Copy nothing but the lines below running from the line containing "checks and files" through the line containing "obj.data.transform(world)", both end lines included.

(Data lines)
════════════════════
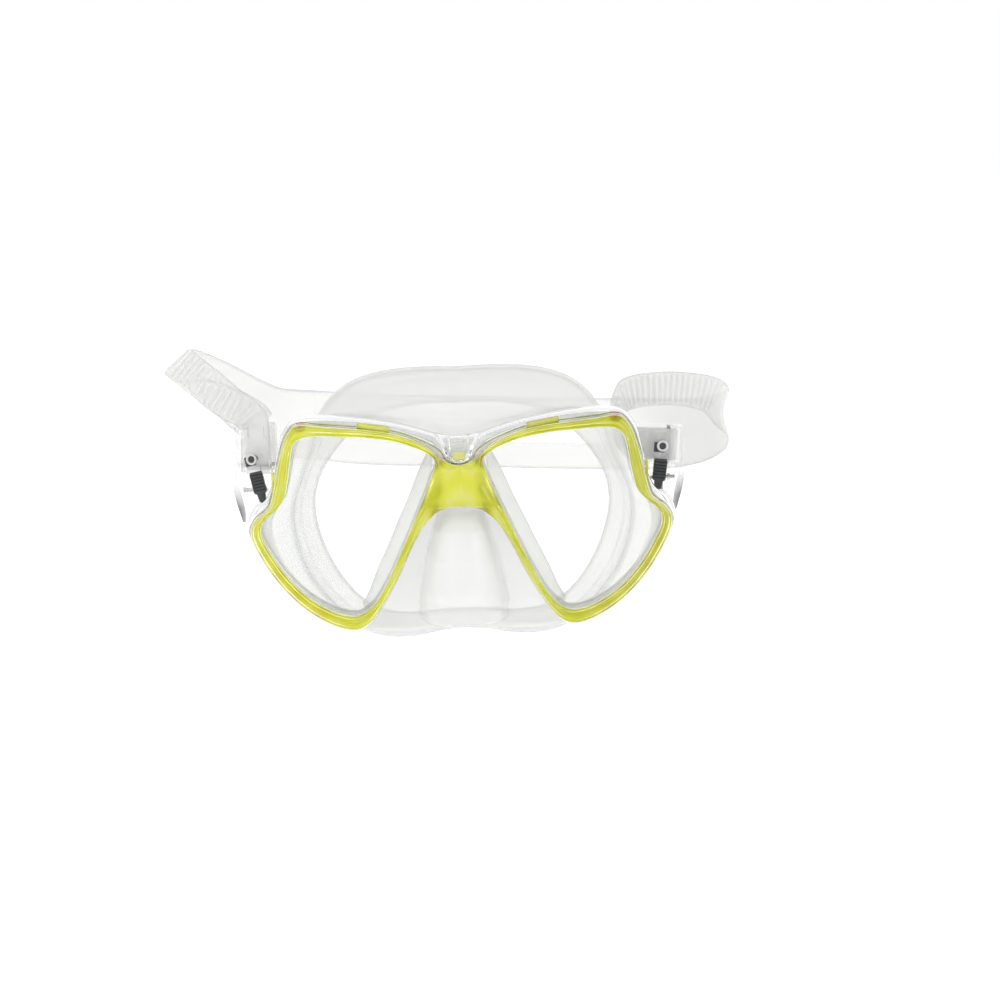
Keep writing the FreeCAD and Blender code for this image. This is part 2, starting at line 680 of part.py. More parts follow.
    # Strap end: a loop round the roller, with the loose tongue in front.
    reach = narrow / 2
    tube = Part.makeCylinder(3.6, narrow, vector(-reach, -1.4, -3), vector(1, 0, 0))
    tube = tube.cut(Part.makeCylinder(2.1, narrow, vector(-reach, -1.4, -3), vector(1, 0, 0)))
    tube = tube.common(Part.makeBox(20, 20, 10, vector(-10, -11, -13)))
    layer = Part.makeBox(narrow, size["strap_thick"], 15.6, vector(-reach, -5, -3))
    run = Part.makeBox(narrow, size["strap_thick"], 15.8, vector(-reach, 0.7, -3))
    tail = tube.fuse([layer, run])
    tail.Placement = buckle_place
    tongue = RIGHT_TONGUE if sign < 0 else LEFT_TONGUE
    start = buckle_place.multVec(vector(0, -4.25, 12.6))
    across = buckle_place.Rotation.multVec(vector(1, 0, 0))
    outward = buckle_place.Rotation.multVec(vector(0, -1, 0))
    stations = [(start, across, outward, narrow)]
    last = start
    for (x, z), width in tongue:
        here = vector(x, start.y - 0.14 * (vector(x, 0, z) - vector(start.x, 0, start.z)).Length, z)
        step = here - last
        side_way = vector(step.z, 0, -step.x)
        stations.append((here, side_way, outward, width))
        last = here
    tail = tail.fuse(ribbon(stations))
    feature(side + "_strap_tail", tail)

    out = buckle_place.multVec(vector(0, 1.45, 13.2))
    facing = outward if sign < 0 else outward * -1
    bend = ribbon([(out, across, facing, narrow)] + bend_path)
    feature(side + "_strap_bend", bend)

doc.recompute()

# ---------------------------------------------------------------- checks and files
for item in doc.Objects:
    if "Invalid" in item.State or "Error" in item.State:
        raise RuntimeError("bad feature: " + item.Name)
os.makedirs("parts", exist_ok=True)
for item in parts:
    shape = item.Shape
    if shape.isNull() or not shape.isValid() or not shape.Solids:
        print("BAD", item.Label, shape.isNull(), shape.isValid(), len(shape.Solids))
    print("%-20s %d solid %9.1f mm3" % (item.Label, len(shape.Solids), shape.Volume))
    shape.exportStep("parts/%s.step" % item.Label)
print(len(parts), "parts")
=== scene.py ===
import math

import bpy
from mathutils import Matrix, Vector


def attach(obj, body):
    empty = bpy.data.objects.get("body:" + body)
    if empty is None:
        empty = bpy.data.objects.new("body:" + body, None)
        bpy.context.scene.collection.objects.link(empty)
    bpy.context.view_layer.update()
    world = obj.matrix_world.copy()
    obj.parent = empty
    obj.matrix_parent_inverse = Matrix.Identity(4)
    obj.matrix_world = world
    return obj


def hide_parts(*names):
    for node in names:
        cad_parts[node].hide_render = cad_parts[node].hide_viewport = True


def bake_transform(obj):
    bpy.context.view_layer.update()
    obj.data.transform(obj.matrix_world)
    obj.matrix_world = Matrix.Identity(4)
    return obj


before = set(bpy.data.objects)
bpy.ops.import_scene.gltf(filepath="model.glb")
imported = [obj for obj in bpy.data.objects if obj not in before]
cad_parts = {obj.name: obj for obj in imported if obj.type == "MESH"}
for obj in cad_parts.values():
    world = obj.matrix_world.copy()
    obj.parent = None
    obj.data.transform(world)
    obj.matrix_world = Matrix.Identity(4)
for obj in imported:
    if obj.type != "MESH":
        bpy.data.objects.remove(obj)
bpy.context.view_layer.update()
scene = bpy.context.scene
MM = 0.001


# ---------------------------------------------------------------- curves and grids
def smooth(points, count, closed=False):
    """Even samples of a smooth curve through points of any dimension."""
    size = len(points[0])
    total = len(points)
    fine = 16
    dense = []
    spans = total if closed else total - 1
    for span in range(spans):
        ends = []
        for offset in (-1, 0, 1, 2):
            index = span + offset
            if closed:
                index %= total
            else:
                index = min(max(index, 0), total - 1)
            ends.append(points[index])
        a, b, c, d = ends
        for step in range(fine):
            u = step / fine
            dense.append([
                0.5 * (2 * b[k] + (c[k] - a[k]) * u + (2 * a[k] - 5 * b[k] + 4 * c[k] - d[k]) * u * u
                       + (3 * b[k] - a[k] - 3 * c[k] + d[k]) * u ** 3)
                for k in range(size)
            ])
    dense.append(list(points[0] if closed else points[-1]))
    lengths = [0.0]
    for p, q in zip(dense, dense[1:]):
        lengths.append(lengths[-1] + math.dist(p, q))
    result = []
    place = 0
    last = count if closed else count - 1
    for step in range(count):
        want = lengths[-1] * step / last
        while place < len(lengths) - 2 and lengths[place + 1] < want:
            place += 1
        span = lengths[place + 1] - lengths[place]
        u = (want - lengths[place]) / span if span else 0
        p, q = dense[place], dense[place + 1]
        result.append([p[k] + (q[k] - p[k]) * u for k in range(size)])
    return result


def grid_faces(columns, rows, base=0, closed=False, tube=False):
    """Quads of a grid of points that is listed column by column, from point number base.

    closed joins the last column to the first, tube the last row to the first.
    """
    faces = []
    for index in range(columns if closed else columns - 1):
        here = base + index * rows
        beside = base + (index + 1) % columns * rows
        for row in range(rows if tube else rows - 1):
            above = (row + 1) % rows
            faces.append((here + row, here + above, beside + above, beside + row))
    return faces


def flatten(columns):
    return [point for column in columns for point in column]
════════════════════
(Task solution)
# ---------------------------------------------------------------- checks and files
for item in doc.Objects:
    if "Invalid" in item.State or "Error" in item.State:
        raise RuntimeError("bad feature: " + item.Name)
os.makedirs("parts", exist_ok=True)
for item in parts:
    shape = item.Shape
    if shape.isNull() or not shape.isValid() or not shape.Solids:
        print("BAD", item.Label, shape.isNull(), shape.isValid(), len(shape.Solids))
    print("%-20s %d solid %9.1f mm3" % (item.Label, len(shape.Solids), shape.Volume))
    shape.exportStep("parts/%s.step" % item.Label)
print(len(parts), "parts")
=== scene.py ===
import math

import bpy
from mathutils import Matrix, Vector


def attach(obj, body):
    empty = bpy.data.objects.get("body:" + body)
    if empty is None:
        empty = bpy.data.objects.new("body:" + body, None)
        bpy.context.scene.collection.objects.link(empty)
    bpy.context.view_layer.update()
    world = obj.matrix_world.copy()
    obj.parent = empty
    obj.matrix_parent_inverse = Matrix.Identity(4)
    obj.matrix_world = world
    return obj


def hide_parts(*names):
    for node in names:
        cad_parts[node].hide_render = cad_parts[node].hide_viewport = True


def bake_transform(obj):
    bpy.context.view_layer.update()
    obj.data.transform(obj.matrix_world)
    obj.matrix_world = Matrix.Identity(4)
    return obj


before = set(bpy.data.objects)
bpy.ops.import_scene.gltf(filepath="model.glb")
imported = [obj for obj in bpy.data.objects if obj not in before]
cad_parts = {obj.name: obj for obj in imported if obj.type == "MESH"}
for obj in cad_parts.values():
    world = obj.matrix_world.copy()
    obj.parent = None
    obj.data.transform(world)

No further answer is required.